August 2017 - Scotland
Gone are the days of Concierge handing you a new map every time you needed directions, of circled places with illegible scribble and the inevitable question, 'Who has the map marked with where we are going for dinner?' Google Maps (sorry Apple) is the new norm; the convenient pocket, pin dropping, data/battery killing wonder that finally means I can reduce my carbon imprint by saving a tree or two. It is in the data/battery killing part this story begins.
- Fog of World
- Everything else
In other words when your battery is about to fall into the dreaded yellow zone at the beginning of the evening and you don't want to turn on data roaming to make matters worse you enlist the assistance of your best friend to search out the Coffee Shop where J.K Rowling began writing Harry Potter. Therein lies the first issue; leaving the family's navigation to the notoriously bad navigator, but with Google Maps how can you really go wrong?
By adding the third dimension, in our case height.
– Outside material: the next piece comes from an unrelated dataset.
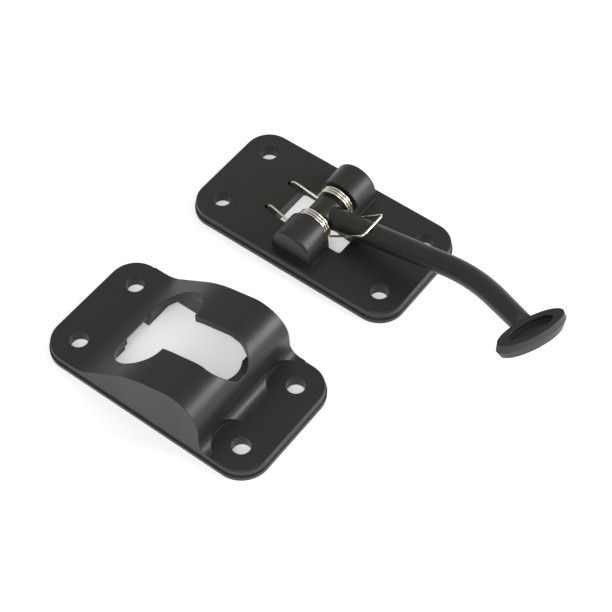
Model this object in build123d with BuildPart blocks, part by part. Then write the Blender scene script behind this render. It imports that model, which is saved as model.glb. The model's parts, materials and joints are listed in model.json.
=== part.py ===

Just because your little blue dot is hovering over the red pin does not mean you are there, not if what you are looking for requires you to look up. But I do thank our navigator for taking us to a delightfully dingy and seedy area of Edinburgh that I would not have seen otherwise and probably didn't need to see. So there's always an upside, which in this case was on an elevated street above our head.
The unnecessary detour lost two of our party that thought seeing The Elephant House was not worth the angst and pain of detouring and the required rise in altitude.
But two of us did make it, for less than 5 minutes and a couple of photos out the front before running through the streets of Edinburgh to make it to the Tattoo (note I beat the two that left early).
So be warned when walking uphill, downhill, over bridges, under bridges. Google Maps only works if you enter in the address and launch the directions, otherwise you may find yourself above or below your intended destination. I would love to say this only happened to us once on this trip. Alas it happened on three separate occasions.